Real strength embraces it.
Like when our forearms burn because our fingers are wrapped around 40-pound dumbbells for a farmer’s carry.
We keep going.
When our legs and our lungs want to stop while we run, we keep going.
When we just lifted more weight than we’ve ever lifted, we add more plates to the bar.
Because real strength doesn’t run away from feelings. Real strength runs regardless of them, toward what is good.
Because real strength acknowledges: I don’t want to stop because I can’t keep going. I want to stop because it’s hard to keep going.
But real strength doesn’t stop because it’s hard. Real strength knows it’s supposed to be.
Real strength knows I can endure hard things—and that I should endure hard things.
Because if I never endure hard things, I never move, I never grow.
And by doing hard things, hard things don’t get easier.
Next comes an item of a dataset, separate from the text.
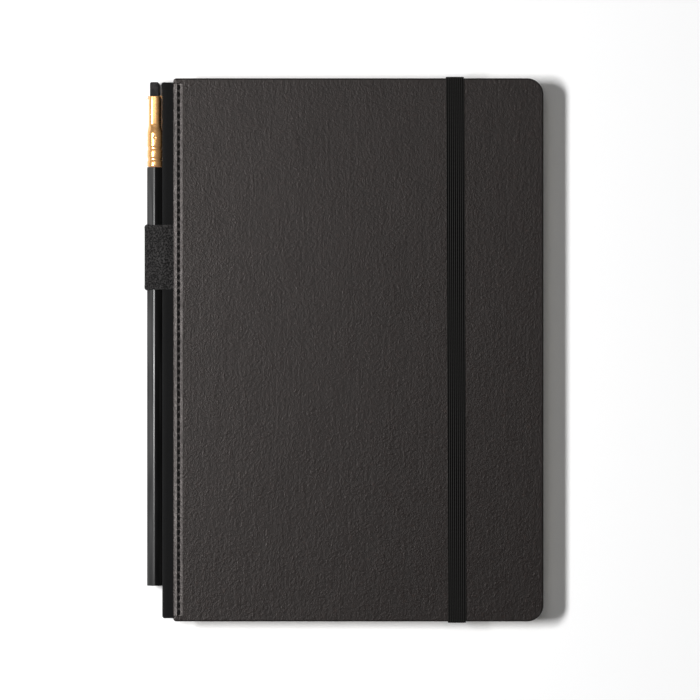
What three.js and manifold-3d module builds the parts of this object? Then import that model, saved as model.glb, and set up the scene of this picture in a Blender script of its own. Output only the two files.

But you get better at doing hard things.
You learn that you can work a little longer, go a little farther, lift a little heavier. You learn what you can endure.
And I learned that I can endure a little more sweat. I learned that I can endure a little more struggle. And a little more weight. And a little more work.
And then, a little more of the grief that goes along with moving.
So I decided: “Yes, I will be strong. I will feel what I feel, even though it’s hard. And even while I feel it, I’ll keep going.”